Pero, ¿se tendrá el valor de seguir el concilio hasta este punto? Una lectura así, iluminada por la fe, es fundamental para la evangelización. En efecto, "presenta así la Iglesia, a los que están fuera, como signo levantado en medio de las naciones, para que, bajo de él, se congreguen en la unidad los hijos de Dios que están dispersos" (n.2). Debe dejar de ser un lugar de desobediencia a las prescripciones de la Iglesia.
Más específicamente, no puede ser ocasión de divisiones entre cristianos. Las lecturas dialécticas de la Sacrosanctum concilium, las hermenéuticas de ruptura en un sentido o en el otro, no son el fruto de un espíritu de fe. El concilio no ha querido romper con las formas litúrgicas heredadas de la tradición, es más, ha querido profundizarlas. La constitución establece que "las nuevas formas se desarrollen, por decirlo así, orgánicamente a partir de las ya existentes" (n.23).

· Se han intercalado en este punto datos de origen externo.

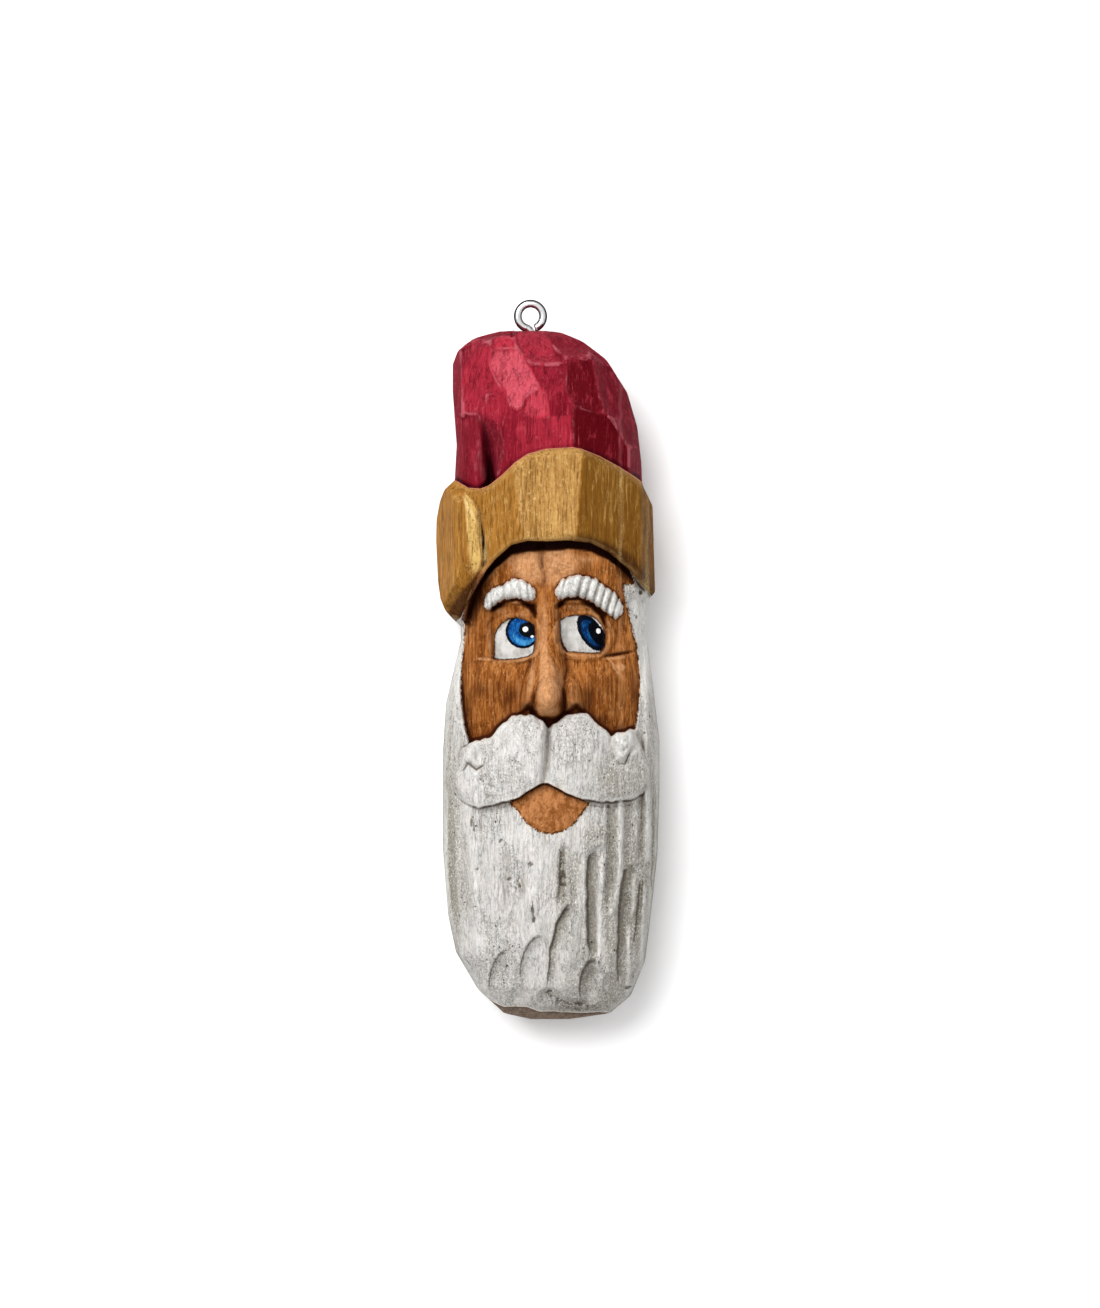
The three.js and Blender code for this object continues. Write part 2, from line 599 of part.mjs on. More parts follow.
function screwEye() {
  const foot = -ringRadius - SHANK_LENGTH;
  const neck = -ringRadius - WIRE / 2;
  const opening = WIRE + MOUTH;
  const mouthTurn = Math.acos((ringRadius ** 2 + neck ** 2 - opening ** 2) / (-2 * ringRadius * neck));
  const spots = [foot, mix(foot, neck, 0.5), neck].map((y) => new THREE.Vector3(0, y, 0));
  for (let i = 0; i <= RING_SPOTS; i++) {
    const turn = mix(NECK_TURN, 2 * Math.PI - mouthTurn, i / RING_SPOTS);
    spots.push(new THREE.Vector3(-ringRadius * Math.sin(turn), -ringRadius * Math.cos(turn), 0));
  }
  const section = new THREE.Shape().absarc(0, 0, WIRE / 2, 0, 2 * Math.PI, false);
  const eye = new THREE.ExtrudeGeometry(section, {
    steps: WIRE_STEPS,
    curveSegments: WIRE_HALF_SIDES,
    bevelEnabled: false,
    extrudePath: new THREE.CatmullRomCurve3(spots, false, 'centripetal'),
  });
  eye.translate(toX(SHANK_U), toY(ringCentre), SHANK_HEIGHT);
  return eye;
}

const paintedWood = new THREE.MeshStandardMaterial({ color: 0xc3b7ac, roughness: 0.75, metalness: 0 });
const platedSteel = new THREE.MeshStandardMaterial({ color: 0xb9bbbd, roughness: 0.25, metalness: 1 });

const ornament = new THREE.Group();

const figure = new THREE.Mesh(asGeometry(carvedSolid().subtract(pilotHole())), paintedWood);
figure.name = 'carved_figure';
ornament.add(figure);

const eye = new THREE.Mesh(screwEye(), platedSteel);
eye.name = 'screw_eye';
ornament.add(eye);

export default ornament;
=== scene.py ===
import math
import bmesh
import bpy
import numpy as np
from mathutils import Matrix, Vector


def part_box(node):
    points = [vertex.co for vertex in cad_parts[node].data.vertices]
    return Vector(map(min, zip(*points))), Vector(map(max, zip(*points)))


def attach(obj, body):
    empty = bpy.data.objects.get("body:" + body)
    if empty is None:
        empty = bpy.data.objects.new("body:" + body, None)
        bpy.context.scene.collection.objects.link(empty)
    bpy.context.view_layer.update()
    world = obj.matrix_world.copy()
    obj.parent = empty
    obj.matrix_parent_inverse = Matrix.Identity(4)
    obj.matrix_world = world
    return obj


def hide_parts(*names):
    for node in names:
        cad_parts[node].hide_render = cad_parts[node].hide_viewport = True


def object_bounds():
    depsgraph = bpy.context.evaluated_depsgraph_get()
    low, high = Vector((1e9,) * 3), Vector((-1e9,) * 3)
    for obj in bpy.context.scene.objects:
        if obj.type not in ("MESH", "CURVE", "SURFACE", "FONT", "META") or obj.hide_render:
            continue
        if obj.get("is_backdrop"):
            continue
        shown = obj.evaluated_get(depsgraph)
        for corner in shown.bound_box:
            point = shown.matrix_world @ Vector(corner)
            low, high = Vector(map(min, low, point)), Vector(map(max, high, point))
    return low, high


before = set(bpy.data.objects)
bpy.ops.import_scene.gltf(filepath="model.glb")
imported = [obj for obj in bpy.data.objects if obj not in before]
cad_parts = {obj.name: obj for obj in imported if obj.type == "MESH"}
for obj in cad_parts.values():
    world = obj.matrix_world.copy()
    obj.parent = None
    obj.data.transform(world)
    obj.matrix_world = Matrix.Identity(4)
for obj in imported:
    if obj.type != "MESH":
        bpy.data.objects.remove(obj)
solid_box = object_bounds()

# CARVED FIGURE
# One stick of basswood, whittled with a knife and a small gouge and left flat at the back. It is
# stained brown, crimson and gold, and its hair, moustache and beard are painted white.

# The carving is drawn in units of 0.15 mm: u to the right of the middle line, v up from the
# beard's end, and heights above the flat back. FIGURE_LENGTH is from the beard's end to the top.

UNIT = 0.00015
FIGURE_LENGTH = 688
beard_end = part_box("carved_figure")[0].y

LEFT_OUTLINE = [
    (0, -17), (6, -44), (30, -70), (67, -92), (105, -100), (169, -105), (269, -105), (316, -102),
    (359, -92), (379, -87), (393, -87.5), (399, -94), (408, -102), (420, -107), (437, -109.5),
    (479, -111.5), (499, -111), (517, -107.5), (528, -103), (537, -93), (573, -91), (627, -95),
    (655, -95), (668, -90), (681, -74), (688, -48),
]
RIGHT_OUTLINE = [
    (0, 22), (6, 62), (24, 83), (58, 97), (109, 103.5), (165, 109.5), (229, 111.5), (279, 111.5),
    (337, 104.5), (379, 99), (417, 99), (427, 106.5), (479, 105), (512, 104), (532, 94), (556, 93),
    (591, 89), (625, 79), (658, 58), (676, 34), (686, 12), (688, -3),
]


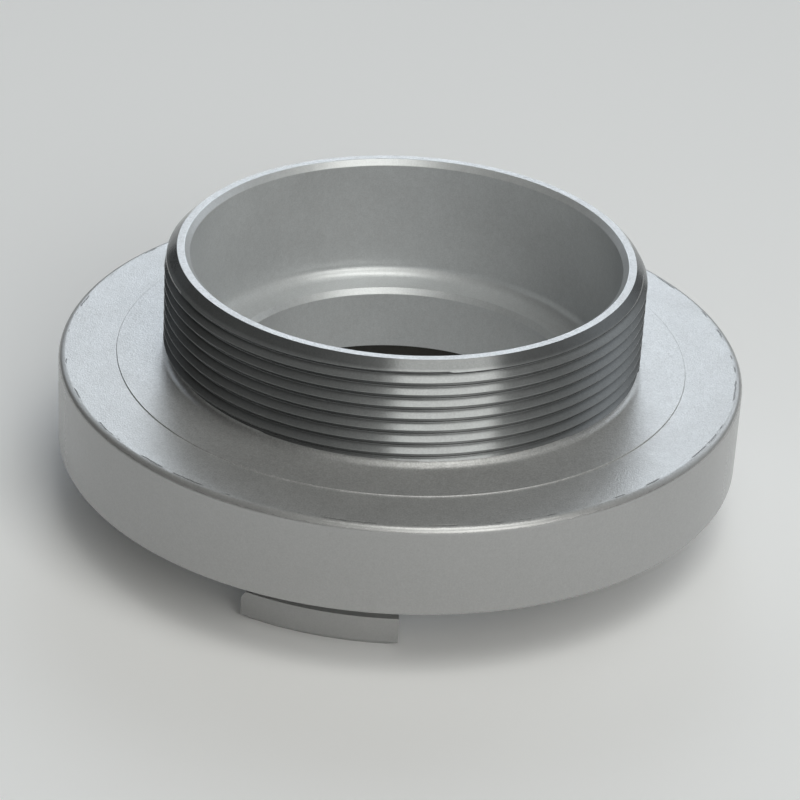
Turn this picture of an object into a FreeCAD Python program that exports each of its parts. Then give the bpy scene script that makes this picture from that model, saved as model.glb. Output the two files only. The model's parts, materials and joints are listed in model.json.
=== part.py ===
# Fixed claw half-coupling with a male pipe thread, in millimetres.
# The part stands on its two claws: z = 0 is under them and +Z points to the threaded end.
# The claws are centred on the -Y and +Y sides, and the sealing ring sits in the hub's underside.

import FreeCAD, Part
import Sketcher
import math
import os

doc = FreeCAD.newDocument("claw_adapter")

# Driving dimensions, in millimetres and degrees
SIZES = {
    "lug_radius": 44.5,
    "lug_angle": 30.5,
    "neck_thickness": 5.5,
    "hook_overhang": 4.3,
    "hook_height": 5.9,
    "hook_chamfer": 1.15,
    "hook_lead": 0.8,
    "hook_root": 1.0,
    "bevel_run": 2.0,
    "bevel_rise": 0.72,
    "nose_run": 1.0,
    "nose_rise": 1.25,
    "hub_clearance": 0.5,
    "hub_chamfer": 0.6,
    "lip_clearance": 1.0,
    "lip_height": 5.6,
    "lip_chamfer": 0.5,
    "lock_gap": 0.74,
    "hook_clearance": 1.3,
    "tip_clearance": 0.66,
    "channel_fillet": 2.0,
    "rim_wall": 7.4,
    "rim_fillet": 1.0,
    "rim_edge": 0.4,
    "floor_thickness": 4.28,
    "slot_clearance": 3.5,
    "slot_gap": 1.75,
    "slot_fillet": 1.5,
    "ramp_angle": 74.0,
    "ramp_rise": 1.2,
    "ramp_overlap": 1.0,
    "thread_radius": 43.94,
    "thread_chamfer": 2.2,
    "relief_depth": 1.33,
    "relief_height": 1.59,
    "spigot_wall": 4.61,
    "spigot_length": 20.64,
    "mouth_chamfer": 1.0,
    "disc_width": 8.24,
    "disc_rise": 0.2,
    "bore_fillet": 1.6,
    "shelf_rise": 0.85,
    "waterway_chamfer": 1.0,
    "hub_proud": 0.3,
    "hub_wall": 3.25,
    "shoulder_width": 2.0,
    "land_width": 2.95,
    "recess_depth": 1.81,
    "groove_depth": 4.45,
    "undercut": 0.8,
    "undercut_height": 2.0,
    "seal_root": 3.0,
    "seal_clearance": 0.15,
    "seal_inset": 0.5,
    "seal_proud": 0.95,
    "seal_edge": 0.8,
}

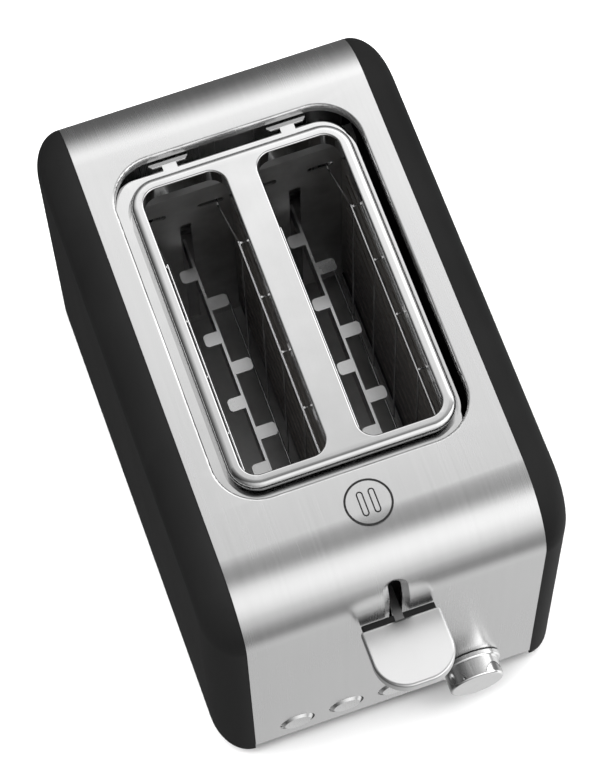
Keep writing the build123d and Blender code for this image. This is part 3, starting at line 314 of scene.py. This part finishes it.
# pieces whose own finish differs a little from the rest of their material slot
CHAMBER_SHEET = plated_sheet("chamber_sheet", 0.62, 0.50)
RACK_SHEET = plated_sheet("rack_sheet", 0.72, 0.30)
OWN_FINISHES = {
    "front_end_plate": CHAMBER_SHEET,
    "rear_end_plate": CHAMBER_SHEET,
    "heat_shield_left": CHAMBER_SHEET,
    "heat_shield_right": CHAMBER_SHEET,
    "bread_rack_left": RACK_SHEET,
    "bread_rack_right": RACK_SHEET,
    "lever_paddle": satin_chrome(),
}


def dress_nodes():
    """Gives each CAD node its finish."""
    for entry in frame["record"]["subparts"]:
        name = entry["node"]
        mesh = nodes[name].data
        mesh.materials.clear()
        mesh.materials.append(OWN_FINISHES.get(name, FINISHES[entry["material_slot"]]))


dress_nodes()


# ------------------------------------------------------------------ smooth skins
def blend_normals(mesh, sharpest):
    """Shades a mesh smoothly where its faces meet at less than the sharpest angle.

    Faces count by area, so that a flat face stays flat beside a bend.
    """
    around = {}
    same_spot = 0.001 * MM
    spots = [tuple(round(value / same_spot) for value in vertex.co) for vertex in mesh.vertices]
    for polygon in mesh.polygons:
        polygon.use_smooth = True
        for vertex in polygon.vertices:
            around.setdefault(spots[vertex], []).append((polygon.normal.copy(), polygon.area))
    limit = math.cos(sharpest)
    normals = [Vector((0.0, 0.0, 1.0))] * len(mesh.loops)
    for polygon in mesh.polygons:
        for loop in polygon.loop_indices:
            total = Vector((0.0, 0.0, 0.0))
            for normal, area in around[spots[mesh.loops[loop].vertex_index]]:
                if normal.dot(polygon.normal) > limit:
                    total += normal * area
            normals[loop] = total.normalized() if total.length > 0 else polygon.normal.copy()
    mesh.normals_split_custom_set(normals)


def smooth_skin(node_name, piece_name):
    """Stands for a CAD node with the same mesh, shaded without a step where a flat runs into a bend."""
    skin = bpy.data.objects.new(piece_name, nodes[node_name].data.copy())
    blend_normals(skin.data, math.radians(24))
    bpy.context.scene.collection.objects.link(skin)
    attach(skin, "chassis")
    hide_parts(node_name)


smooth_skin("outer_shell", "wrapped_sheet")
smooth_skin("slot_frame", "pressed_frame")
smooth_skin("side_panel_left", "panel_moulding_left")
smooth_skin("side_panel_right", "panel_moulding_right")


# ------------------------------------------------------------------ printed mark on the top
def printed_mark():
    """Thin ring round two bars: a plain picture of a two-slot top."""
    ring_radius, line, height = 10.5 * MM, 0.95 * MM, 0.06 * MM
    from_front_edge = 36.0 * MM
    bar_x, bar_half_length, bar_inner, bar_outer = 2.6 * MM, 4.2 * MM, 0.9 * MM, 1.5 * MM
    center = Vector((0.0, SHELL_FRONT + from_front_edge, SHELL_TOP))
    steps = 96
    end_steps = 16
    mesh = bmesh.new()

    def band(inner, outer):
        """Flat closed strip between two loops of points."""
        for a, b, c, d in zip(inner, inner[1:] + inner[:1], outer[1:] + outer[:1], outer):
            mesh.faces.new([mesh.verts.new(center + p) for p in (a, b, c, d)])

    def circle(radius):
        turns = [2 * math.pi * i / steps for i in range(steps)]
        return [Vector((radius * math.cos(turn), radius * math.sin(turn), height)) for turn in turns]

    def capsule(x, half_length, radius):
        points = []
        for side, start in ((1, 0), (-1, math.pi)):
            for i in range(end_steps + 1):
                angle = math.pi * i / end_steps + start
                along = side * half_length + radius * math.sin(angle)
                points.append(Vector((x + radius * math.cos(angle), along, height)))
        return points

    band(circle(ring_radius - line), circle(ring_radius))
    for x in (-bar_x, bar_x):
        band(capsule(x, bar_half_length, bar_inner), capsule(x, bar_half_length, bar_outer))
    bmesh.ops.remove_doubles(mesh, verts=mesh.verts, dist=1e-7)
    bmesh.ops.recalc_face_normals(mesh, faces=mesh.faces)
    data = bpy.data.meshes.new("printed_mark")
    mesh.to_mesh(data)
    mesh.free()
    mark = bpy.data.objects.new("printed_mark", data)
    bpy.context.scene.collection.objects.link(mark)
    data.materials.append(printed_ink())
    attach(mark, "chassis")


printed_mark()


# ------------------------------------------------------------------ springs that follow the carriage
def coil_springs():
    """Springs round the guide rods, which flatten towards the base as the carriage goes down."""
    for side in ("left", "right"):
        name = f"carriage_spring_{side}"
        data = nodes[name].data.copy()
        spring = bpy.data.objects.new(f"coil_{side}", data)
        bpy.context.scene.collection.objects.link(spring)
        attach(spring, "chassis")
        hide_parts(name)
        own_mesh(spring)


coil_springs()


# ------------------------------------------------------------------ floor, light, camera
def floor():
    s = Shader("pale_floor", Specular_IOR_Level=0.2)
    mottle = s.noise((6, 6, 6), detail=2.0)
    s.drive(Base_Color=s.blend(s.spread(mottle, 0, 1), grey(0.90), grey(0.92)))
    s.drive(Roughness=s.spread(mottle, 0.75, 0.8))
    half = 6.0
    data = bpy.data.meshes.new("floor")
    corners = [(-half, -half, 0), (half, -half, 0), (half, half, 0), (-half, half, 0)]
    data.from_pydata(corners, [], [(0, 1, 2, 3)])
    data.materials.append(s.material)
    plane = bpy.data.objects.new("floor", data)
    bpy.context.scene.collection.objects.link(plane)
    plane.visible_glossy = False


# Brightness of the studio round the toaster, by the angle from straight up (0 degrees) over the front
# (90) or over the rear (-90): a softbox behind the top, a gap, a softbox in front, dark cards low down.
STUDIO_ARC = (
    (-180, 0.50), (-140, 0.10), (-100, 0.10), (-82, 0.15), (-64, 0.45), (-52, 0.90), (-42, 1.28),
    (-30, 1.26), (-25, 1.05), (-21, 0.80), (-17, 0.55), (-10, 0.42), (6, 0.28), (18, 0.22),
    (26, 0.58), (36, 1.10), (58, 1.14), (76, 0.84), (92, 0.56), (108, 0.28), (124, 0.15),
    (136, 0.58), (152, 0.66), (166, 0.54), (180, 0.50),
)
# The left is darker and the right is brighter. Matt surfaces get less, because the lamps light them too.
SIDE_SLOPE = 1.1
DARKEST_SIDE, BRIGHTEST_SIDE = 0.15, 1.8
LESS_FOR_MATT = 0.5
BACKDROP = 0.9


def studio():
    """World light: the arc above over the toaster's length, and a gentle change from side to side."""
    world = bpy.data.worlds.new("studio")
    world.use_nodes = True
    bpy.context.scene.world = world
    tree = world.node_tree
    background = tree.nodes["Background"]
    direction = tree.nodes.new("ShaderNodeTexCoord").outputs["Generated"]
    axes = tree.nodes.new("ShaderNodeSeparateXYZ")
    tree.links.new(direction, axes.inputs[0])

    def op(operation, *values):
        node = tree.nodes.new("ShaderNodeMath")
        node.operation = operation
        for index, value in enumerate(values):
            if isinstance(value, (int, float)):
                node.inputs[index].default_value = value
            else:
                tree.links.new(value, node.inputs[index])
        return node.outputs[0]

    forward = op("MULTIPLY", axes.outputs["Y"], -1.0)
    angle = op("ARCTAN2", forward, axes.outputs["Z"])
    share = op("ADD", op("DIVIDE", angle, 2 * math.pi), 0.5)
    arc = tree.nodes.new("ShaderNodeValToRGB")
    tree.links.new(share, arc.inputs["Fac"])
    stops = arc.color_ramp.elements
    while len(stops) > 1:
        stops.remove(stops[-1])
    for index, (degrees, level) in enumerate(STUDIO_ARC):
        position = (degrees + 180) / 360
        stop = stops[0] if index == 0 else stops.new(position)
        stop.position = position
        stop.color = (level, level, level, 1.0)
    side = op("ADD", op("MULTIPLY", axes.outputs["X"], SIDE_SLOPE), 1.0)
    side = op("MINIMUM", op("MAXIMUM", side, DARKEST_SIDE), BRIGHTEST_SIDE)
    level = tree.nodes.new("ShaderNodeVectorMath")
    level.operation = "SCALE"
    tree.links.new(arc.outputs["Color"], level.inputs[0])
    tree.links.new(side, level.inputs["Scale"])
    ray = tree.nodes.new("ShaderNodeLightPath").outputs
    strength = op("SUBTRACT", 1.0, op("MULTIPLY", ray["Is Diffuse Ray"], LESS_FOR_MATT))
    tree.links.new(strength, background.inputs["Strength"])
    # straight views past the floor's edge see an even pale grey
    seen = ray["Is Camera Ray"]
    mix = tree.nodes.new("ShaderNodeMix")
    mix.data_type = "RGBA"
    mix.inputs["B"].default_value = (*grey(BACKDROP), 1.0)
    tree.links.new(seen, mix.inputs["Factor"])
    tree.links.new(level.outputs[0], mix.inputs["A"])
    tree.links.new(mix.outputs["Result"], background.inputs["Color"])


def soft_light(name, place, aim, size, power):
    """Large area lamp that lights matt surfaces; mirrors see the studio arc instead."""
    lamp = bpy.data.lights.new(name, "AREA")
    lamp.shape = "SQUARE"
    lamp.size = size
    lamp.energy = power
    holder = bpy.data.objects.new(name, lamp)
    bpy.context.scene.collection.objects.link(holder)
    holder.location = place
    holder.rotation_mode = "QUATERNION"
    holder.rotation_quaternion = (Vector(aim) - Vector(place)).to_track_quat("-Z", "Y")
    holder.visible_glossy = False


def camera():
    """View down on the control end from its left, with the long side of the frame upright."""
    azimuth, elevation, roll = (math.radians(v) for v in (-17.665, 67.397, -2.071))
    distance = 1.275
    aim_left, aim_up = 38.66, 78.97  # mm
    back = Vector((
        math.sin(azimuth) * math.cos(elevation),
        -math.cos(azimuth) * math.cos(elevation),
        math.sin(elevation),
    ))
    level_right = Vector((math.cos(azimuth), math.sin(azimuth), 0.0))
    level_up = back.cross(level_right)
    right = level_right * math.cos(roll) + level_up * math.sin(roll)
    up = level_up * math.cos(roll) - level_right * math.sin(roll)
    # the view is centred to the left of the middle of the front edge, and behind it
    aim = Vector((0.0, SHELL_FRONT, SHELL_TOP)) - right * aim_left * MM + up * aim_up * MM
    place = aim + back * distance
    data = bpy.data.cameras.new("camera")
    data.sensor_fit = "AUTO"
    data.sensor_width = 36.0
    data.lens = 144.31
    data.clip_start, data.clip_end = 0.05, 50.0
    holder = bpy.data.objects.new("camera", data)
    bpy.context.scene.collection.objects.link(holder)
    holder.matrix_world = Matrix((
        (right.x, up.x, back.x, place.x),
        (right.y, up.y, back.y, place.y),
        (right.z, up.z, back.z, place.z),
        (0.0, 0.0, 0.0, 1.0),
    ))
    bpy.context.scene.camera = holder


floor()
studio()
soft_light("key_light", (-0.9, 0.1, 1.6), (0, 0, 0.1), 1.2, 30)
soft_light("fill_light", (1.1, -0.1, 1.5), (0, 0, 0.1), 1.4, 26)
soft_light("top_light", (0, 0.1, 2.2), (0, 0, 0), 1.6, 38)
camera()
bpy.context.scene.view_settings.view_transform = "Standard"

En este sentido, es necesario que cuántos celebran según el usus antiquior lo hagan  sin espíritu de oposición, sino en el espíritu de la Sacrosanctum concilium. Del mismo modo, sería erróneo considerar la forma extraordinaria del rito romano como derivada de otra teología que no sea la liturgia reformada. Sería también deseable que se insertase como anexo de una próxima edición del misal el rito penitencial y el ofertorio del usus antiquior son el fin de subrayar que las dos formas litúrgicas se iluminan mutuamente, en continuidad y sin oposición.
Si vivimos con ese espíritu, entonces la liturgia dejará de ser el lugar de las rivalidades y de las críticas, para hacernos por fin participar activamente en la liturgia "que se celebra en la santa ciudad de Jerusalén, hacia la cual nos dirigimos como peregrinos, y donde Cristo está sentado a la diestra de Dios como ministro del santuario" (n.8).

Cardenal Robert Sarah
Prefecto de la Congregación para el Culto Divino

 y la Disciplina de los Sacramentos.